In order to fully understand a fluid flow (and the resulting implications, e.g. lift, drag, vortex shedding, turbulence, etc) accurate measurements under experimental conditions are absolutely necessary. A common way to measure these flow parameters is to use laser diagnostics, such as Particle Image Velocimetry (PIV) or Molecular Tagging Velocimetry (MTV) which utilize Laser Induced Fluorescence (LIF) in order to calculate a velocity vectors in the flow. The investigated method here aims to simulate and experimentally validate the use of NO as a molecular tag formed from quiescent air and highly focused 355 nm light from a tripled Nd:YAG laser. Simulations were performed with the sensitivity analysis suite of CHEMKIN (SENKIN).
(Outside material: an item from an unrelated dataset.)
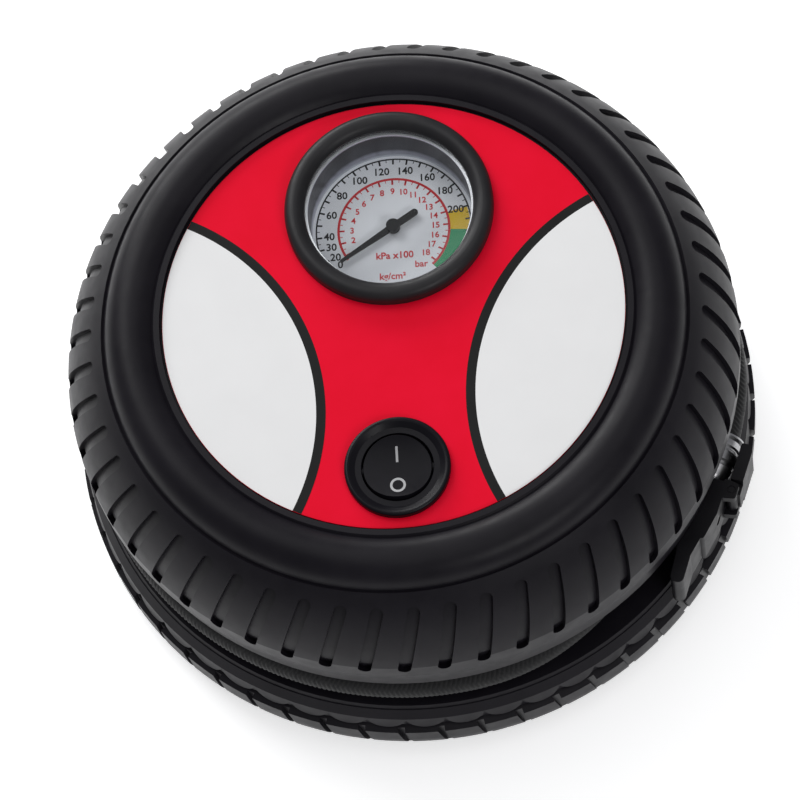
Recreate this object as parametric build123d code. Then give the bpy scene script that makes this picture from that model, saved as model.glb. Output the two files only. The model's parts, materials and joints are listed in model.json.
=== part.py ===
from build123d import *
import math
import os

# A small 12 V air compressor shaped like a car tyre lying flat. The origin is the centre of the
# footprint on the surface it stands on, +Z is up, +Y points from the switch to the gauge.

# Case, in millimetres
face_z = 72.0
label_thickness = 0.6
label_radius = 51.2
recess_radius = 51.8
lip_radius = 53.1
lip_z = 73.0
edge_radius = 64.9
edge_z = 69.7
upper_radius = 75.6
upper_widest_z = 50.6
step_z = 45.8
upper_bottom_z = 36.5
upper_bottom_radius = 73.9
lower_top_z = 23.3
lower_top_radius = 74.4
lower_radius = 78.0
base_z = 2.2
base_radius = 66.0
wall = 2.2
drum_radius = 64.5
drum_inner_radius = 62.2
tread_count = 54
slot_width = 2.9
slot_top = (67.6, 67.3)
slot_bottom = (75.6, 48.2)
slot_depth = 1.3
slot_skew = 12.0
notch_width = 1.6
notch_depth = 1.2
scallop_radius = 4.65
scallop_centre_z = 21.25
foot_circle = 45.0
foot_radius = 6.5
case_screw_circle = 49.0
case_screw_angles = (60, 120, 240, 300)
screw_radius = 1.45

# Pressure gauge
gauge_y = 25.1
bezel_radius = 23.3
bezel_top_z = 75.6
gauge_opening = 18.8
gauge_case_radius = 19.9
gauge_case_bottom = 44.5
dial_z = 61.8
gauge_tube_z = 51.9
sector_z = 55.5
needle_length = 14.3
needle_tail = 6.6
needle_zero_deg = 213.0
movement_module = 0.4
spindle_teeth = 12
sector_teeth = 60

# Rocker switch
switch_y = -37.3
switch_bezel_radius = 11.6
switch_body_radius = 9.8
switch_well_radius = 7.9
rocker_ball_radius = 7.65
rocker_pivot_z = 71.2
rocker_travel_deg = 12.0

# Drive
gear_module = 0.8
gear_teeth = 56
pinion_teeth = 14
gear_x = 4.5
gear_bottom_z = 22.5
gear_thickness = 5.0
gear_play = 0.1
tooth_backlash = 0.12
motor_direction_deg = 195.0
motor_radius = 14.0
motor_bottom_z = 30.6
motor_can_top = 61.0
motor_cap_top = 64.6
motor_shaft_radius = 1.15
axle_radius = 2.0
plate_bottom_z = 28.5
plate_thickness = 2.0
running_gap = 0.05

# Pump
bore_axis_z = 18.5
bore_radius = 9.0
crank_radius = 6.0
rod_length = 36.0
rod_thickness = 4.6
cylinder_start = 30.0
cylinder_end = 52.0
head_end = 56.6
port_x = 54.6
piston_length = 8.0

# Hose, its exit through the groove wall, and the chuck
hose_radius = 4.25
hose_z = 29.8
hose_wrap_radius = 71.2
hose_step_deg = 18.0
chuck_x = 69.9
chuck_y = -17.5
chuck_along = (-0.315, -0.949)
chuck_bottom_z = 24.0
chuck_height = 11.8
ferrule_radius = 4.75
valve_radius = 3.85
ferrule_grip = 6.0

os.makedirs("parts", exist_ok=True)

gauge_spot = (0, gauge_y)
switch_spot = (0, switch_y)
centre_distance = gear_module * (gear_teeth + pinion_teeth) / 2 + gear_play
motor_x = gear_x + centre_distance * math.cos(math.radians(motor_direction_deg))
motor_y = centre_distance * math.sin(math.radians(motor_direction_deg))
gear_top_z = gear_bottom_z + gear_thickness
plate_top_z = plate_bottom_z + plate_thickness
crank_x = gear_x + crank_radius
wrist_x = crank_x + rod_length
sector_distance = movement_module * (spindle_teeth + sector_teeth) / 2 + running_gap


def disc(radius, low, high, spot=(0, 0)):
    """An upright cylinder between two heights."""
    return Pos(spot[0], spot[1], (low + high) / 2) * Cylinder(radius, high - low)


def ring(outer, inner, low, high, spot=(0, 0)):
    """An upright tube between two heights."""
    return disc(outer, low, high, spot) - disc(inner, low, high, spot)


def rod_along_x(radius, start, end, y=0.0, z=bore_axis_z):
    """A cylinder lying along X."""
    return Pos((start + end) / 2, y, z) * Rot(0, 90, 0) * Cylinder(radius, end - start)


def block(x_span, y_span, z_span):
    """A box from its low and high sides."""
    spans = (x_span, y_span, z_span)
    middle = [(low + high) / 2 for low, high in spans]
    return Pos(*middle) * Box(*[high - low for low, high in spans])


def on_circle(radius, angle_deg):
    """A point on a circle about the origin."""
    angle = math.radians(angle_deg)
    return (radius * math.cos(angle), radius * math.sin(angle))


def around(shape, count, first=0.0):
    """Copies of a shape, spread evenly about the Z axis."""
    return [Rot(0, 0, first + i * 360 / count) * shape for i in range(count)]


def turned(line_maker):
    """A solid turned about Z from an outline of radius and height."""
    with BuildPart() as part:
        with BuildSketch(Plane.XZ):
            with BuildLine():
                line_maker()
            make_face()
        revolve(axis=Axis.Z)
    return part.part


def round_tube(points, radius):
    """A round tube along straight runs joined by large arcs, and its smallest bend radius."""
    places = [Vector(*p) for p in points]
    radii = []
    for before, here, after in zip(places, places[1:], places[2:]):
        turn = math.radians((here - before).get_angle(after - here))
        shorter = min((here - before).length, (after - here).length)
        radii.append(0.45 * shorter / math.tan(turn / 2))
    path = FilletPolyline(*places, radius=radii)
    start = Plane(origin=path @ 0, z_dir=path % 0)
    return sweep(start * Circle(radius), path=path), path.length, min(radii)


def hull_of(faces):
    """The face that a band stretched round several flat faces would enclose."""
    return make_hull([edge for face in faces for edge in face.edges()])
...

The findings are that there is a large discrepancy between simulated concentrations of NO and experimentally observed NO. This discrepancy lies in the assumptions of the simulation, the amount of N_2 ionized and therefore NO produced. It is theorized that despite other methods being able to achieve 1% ionization of N_2, which the 355 nm method is not efficient enough to meet this target, and the actual ionization is well below this value. Only under experimental conditions of 5 atm of pressure and higher was NO detectable in trace amounts. The detected level was only at a SNR of 1.25, which is too low for MTV work. Through equipment/procedural optimization, it is believed that the SNR may be able to be increased to 4, a critical threshold. However this may only be achievable at high pressures which further limits the applicability of a 355 nm method of NO MTV. Further experiments are underway in order to explore this proposed method further.